[Begin ENTRIES PROVIDED]

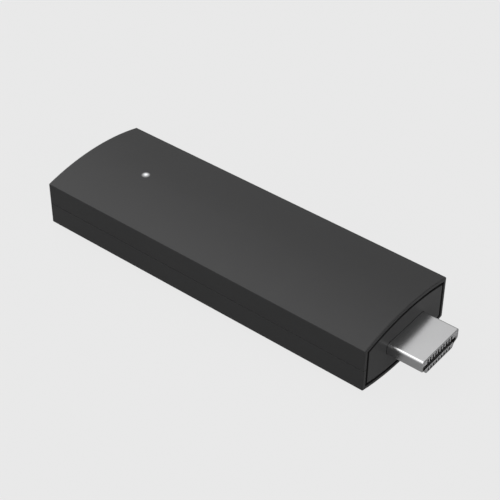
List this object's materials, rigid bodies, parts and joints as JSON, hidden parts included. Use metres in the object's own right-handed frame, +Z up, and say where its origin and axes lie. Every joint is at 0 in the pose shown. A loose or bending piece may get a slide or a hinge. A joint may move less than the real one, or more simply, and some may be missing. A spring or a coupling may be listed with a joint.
{
  "type": "streaming stick",
  "caption": "Slim crowned bar that plugs straight into a screen's video socket, with a status light on top and a power socket and a sprung reset button at the far end.",
  "frame": {"origin": "under the middle of the whole stick, plug included, level with the lowest line of its underside", "axes": "+X along the stick towards the tip of the plug, +Y across it, +Z up through the top face"},
  "size_m": [0.0994, 0.0304, 0.0151],
  "materials": {
    "housing": "fine matt moulded texture",
    "end_plate": "fine matt moulded texture",
    "light": "clear, lit white",
    "lamp": "phosphor",
    "board": "solder mask",
    "chip": "moulded",
    "ceramic": "fired ceramic",
    "resistor": "glazed",
    "coil": "pressed powder",
    "can": "tinned sheet",
    "pad": "soft",
    "spreader": "rolled",
    "plug_metal": "satin plated sheet",
    "plug_insulator": "moulded",
    "contact": "gold plated",
    "socket_metal": "plated sheet",
    "socket_insulator": "moulded",
    "screw": "plated",
    "button": "fine matt moulded texture",
    "switch": "moulded",
    "switch_metal": "plated sheet"
  },
  "bodies": {
    "stick": {"top_cover": "housing", "bottom_cover": "housing", "front_end_cap": "end_plate", "rear_end_cap": "end_plate", "light_pipe": "light", "status_led": "lamp", "main_board": "board", "board_screws": "screw", "processor_chip": "chip", "memory_chip": "chip", "flash_chip": "chip", "power_chip": "chip", "power_inductors": "coil", "crystal": "can", "capacitors": "ceramic", "resistors": "resistor", "shield_frame": "can", "shield_lid": "can", "chip_pad": "pad", "spreader_pad": "pad", "lower_pad": "pad", "heat_spreader": "spreader", "lower_spreader": "spreader", "wireless_board": "board", "wireless_can": "can", "antenna_left": "can", "antenna_right": "can", "hdmi_shell": "plug_metal", "hdmi_insulator": "plug_insulator", "hdmi_upper_contacts": "contact", "hdmi_lower_contacts": "contact", "usb_shell": "socket_metal", "usb_insulator": "socket_insulator", "usb_contacts": "contact", "switch_body": "switch", "switch_cover": "switch_metal", "switch_dome": "switch_metal", "switch_terminals": "contact"},
    "button": {"reset_button": "button", "switch_plunger": "switch"}
  },
  "joints": [
    {"name": "button_press", "type": "slide", "parent": "stick", "child": "button", "axis": [1, 0, 0], "range_m": [0, 0.00025], "stiffness_N_per_m": 400, "deforming": ["switch_dome"]}
  ]
}
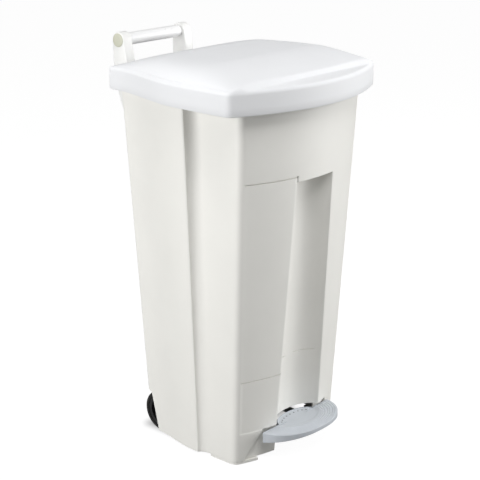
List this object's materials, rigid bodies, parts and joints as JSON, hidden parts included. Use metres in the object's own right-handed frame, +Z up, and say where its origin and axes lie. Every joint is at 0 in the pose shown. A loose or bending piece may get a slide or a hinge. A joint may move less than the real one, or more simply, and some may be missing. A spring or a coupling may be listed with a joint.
{
  "type": "pedal trash can",
  "caption": "Tall wheeled waste bin with tapered tub, domed hinged lid lifted by a front foot pedal through an under-floor lever and rear push rod, and a rear push handle.",
  "frame": {"origin": "on the floor, under the centre of the overall box", "axes": "+Z up, the pedal side faces -Y, +X to the right when seen from the pedal side"},
  "size_m": [0.504, 0.542, 0.926],
  "materials": {
    "white_plastic": "satin moulded polyethylene with a fine orange-peel grain",
    "white_lid_plastic": "satin moulded polyethylene, slightly smoother than the tub",
    "white_grip_plastic": "smooth semi-gloss tube",
    "light_grey_plastic": "satin moulded polypropylene, ribbed tread",
    "cream_plastic": "satin moulded plug",
    "black_plastic": "satin moulded polypropylene",
    "tyre_rubber": "solid rubber, fine grain",
    "steel": "bright zinc-plated drawn steel"
  },
  "bodies": {
    "tub_body": {"tub": "white_plastic", "front_foot_left": "white_plastic", "front_foot_right": "white_plastic", "hinge_bracket_left": "white_plastic", "hinge_bracket_right": "white_plastic", "hinge_pin_left": "steel", "hinge_pin_right": "steel", "hinge_screws": "steel", "handle_arm_left": "white_plastic", "handle_arm_right": "white_plastic", "handle_grip": "white_grip_plastic", "grip_cap_left": "cream_plastic", "grip_cap_right": "cream_plastic", "handle_screws": "steel", "rod_guide_upper": "white_plastic", "rod_guide_lower": "white_plastic", "rod_guide_screws": "steel", "lever_bracket_left": "white_plastic", "lever_bracket_right": "white_plastic", "lever_pivot_rod": "steel", "bracket_screws": "steel", "axle_bracket_left": "white_plastic", "axle_bracket_right": "white_plastic", "wheel_axle": "steel", "axle_cap_left": "steel", "axle_cap_right": "steel"},
    "lid": {"lid": "white_lid_plastic", "lid_knuckles_left": "white_plastic", "lid_knuckles_right": "white_plastic", "lid_lift_lug": "white_plastic", "lift_pin": "steel", "lid_screws": "steel"},
    "push_rod": {"push_rod": "steel", "rod_yoke": "black_plastic", "rod_clevis": "black_plastic"},
    "pedal": {"pedal": "light_grey_plastic", "pedal_lever": "steel", "pedal_screws": "steel", "lever_bush_left": "black_plastic", "lever_bush_right": "black_plastic", "clevis_pin": "steel"},
    "wheel_left": {"wheel_hub_left": "black_plastic", "tyre_left": "tyre_rubber"},
    "wheel_right": {"wheel_hub_right": "black_plastic", "tyre_right": "tyre_rubber"}
  },
  "joints": [
    {"name": "lid_hinge", "type": "hinge", "parent": "tub_body", "child": "lid", "pos_m": [0, 0.19, 0.842], "axis": [-1, 0, 0], "range_deg": [0, 80]},
    {"name": "rod_slide", "type": "slide", "parent": "tub_body", "child": "push_rod", "axis": [0, 0.0635, 0.998], "range_m": [0, 0.036]},
    {"name": "pedal_pivot", "type": "hinge", "parent": "tub_body", "child": "pedal", "pos_m": [0, -0.045, 0.062], "axis": [1, 0, 0], "range_deg": [0, 12.46]},
    {"name": "wheel_left_spin", "type": "hinge", "parent": "tub_body", "child": "wheel_left", "pos_m": [-0.142, 0.098, 0.05], "axis": [1, 0, 0], "continuous": true},
    {"name": "wheel_right_spin", "type": "hinge", "parent": "tub_body", "child": "wheel_right", "pos_m": [0.142, 0.098, 0.05], "axis": [1, 0, 0], "continuous": true}
  ],
  "couplings": [
    {"joint": "rod_slide", "follows": "lid_hinge", "m_per_rad": 0.02578},
    {"joint": "pedal_pivot", "follows": "lid_hinge", "ratio": 0.1558}
  ]
}
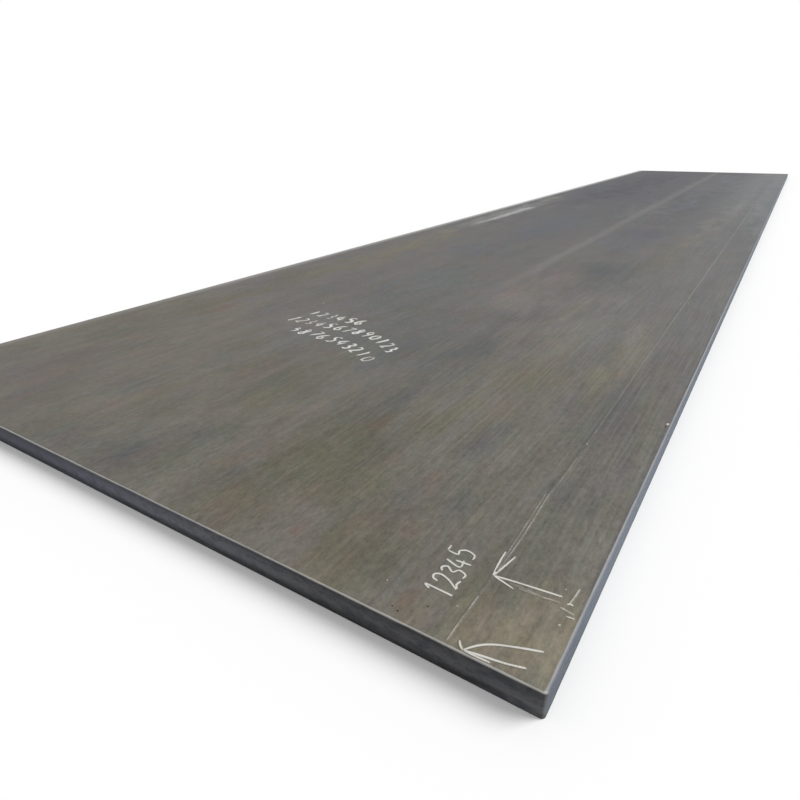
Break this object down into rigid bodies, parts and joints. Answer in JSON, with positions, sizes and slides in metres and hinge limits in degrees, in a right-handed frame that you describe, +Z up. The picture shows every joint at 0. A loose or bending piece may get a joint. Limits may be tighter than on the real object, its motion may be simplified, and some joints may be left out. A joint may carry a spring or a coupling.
{
  "type": "steel plate",
  "caption": "Long heavy rectangular steel plate with flame-cut edges, rounded top arrises and a mill-scale surface, lying flat as raw stock.",
  "frame": {"origin": "centre of the underside", "axes": "+X along the length, which is the rolling direction; +Y across the width; +Z up through the thickness"},
  "size_m": [12.15, 2.5, 0.06],
  "materials": {
    "mill_scale": "matte",
    "cut_face": "matte",
    "chalk": "matte"
  },
  "bodies": {
    "root": {"steel_plate": "mill_scale"}
  },
  "joints": []
}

[End ENTRIES PROVIDED]

The required output is the exact sequence of lines from the one containing "Break this object" through the end of the listing, both endpoints included.

[SOLUTION FOR THIS TASK]
Break this object down into rigid bodies, parts and joints. Answer in JSON, with positions, sizes and slides in metres and hinge limits in degrees, in a right-handed frame that you describe, +Z up. The picture shows every joint at 0. A loose or bending piece may get a joint. Limits may be tighter than on the real object, its motion may be simplified, and some joints may be left out. A joint may carry a spring or a coupling.
{
  "type": "steel plate",
  "caption": "Long heavy rectangular steel plate with flame-cut edges, rounded top arrises and a mill-scale surface, lying flat as raw stock.",
  "frame": {"origin": "centre of the underside", "axes": "+X along the length, which is the rolling direction; +Y across the width; +Z up through the thickness"},
  "size_m": [12.15, 2.5, 0.06],
  "materials": {
    "mill_scale": "matte",
    "cut_face": "matte",
    "chalk": "matte"
  },
  "bodies": {
    "root": {"steel_plate": "mill_scale"}
  },
  "joints": []
}